The NFL has stated in federal court documents that it expects nearly a third of retired players to develop long-term cognitive problems and that the conditions are likely to emerge at a younger age than in the general population.
Despite the NFL’s disputes over the years against evidence that its players had a high rate of severe brain damage, the findings were found and prepared by actuaries hired by the league and provided to the United State District Court judge presiding over the settlement between the NFL and 5,000 former players who sued the league, claiming that it had hidden and downplayed the dangers of concussions from them.
The findings are forecasting that the players will develop these long-term cognitive problems at a notably younger age than the general population. The findings also confirm what scientists have said for years: that playing football increases the risk of developing neurological conditions like chronic traumatic encephalopathy, a degenerative brain disease that can only be identified in an autopsy.

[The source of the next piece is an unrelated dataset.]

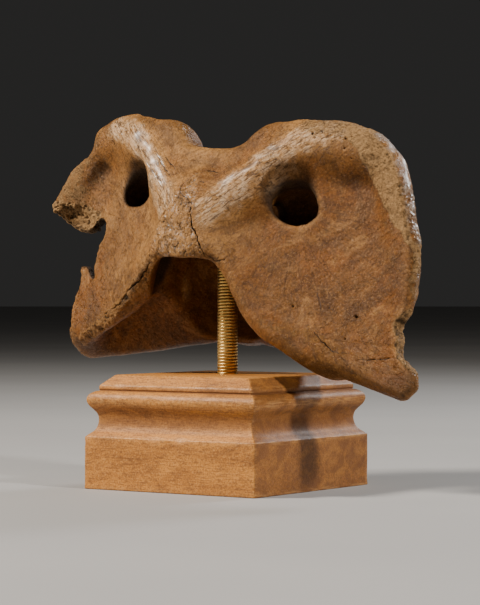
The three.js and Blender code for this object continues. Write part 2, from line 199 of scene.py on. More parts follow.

Due to this research, the league may be pressured to acknowledge the connection between football and brain diseases. However, an NFL spokesman’s lawyer said the findings were inflated due to the fact that they were solely based on medical diagnoses reported by the players who sued the league. He said the findings “do not reflect a prediction of the number of players who will suffer injuries. They are intended to show the court that even if unexpectedly high numbers of players were injured, there still would be sufficient money to pay the claims.”
The actuarial numbers were released by the NFL and representatives of retired players who are suing the league.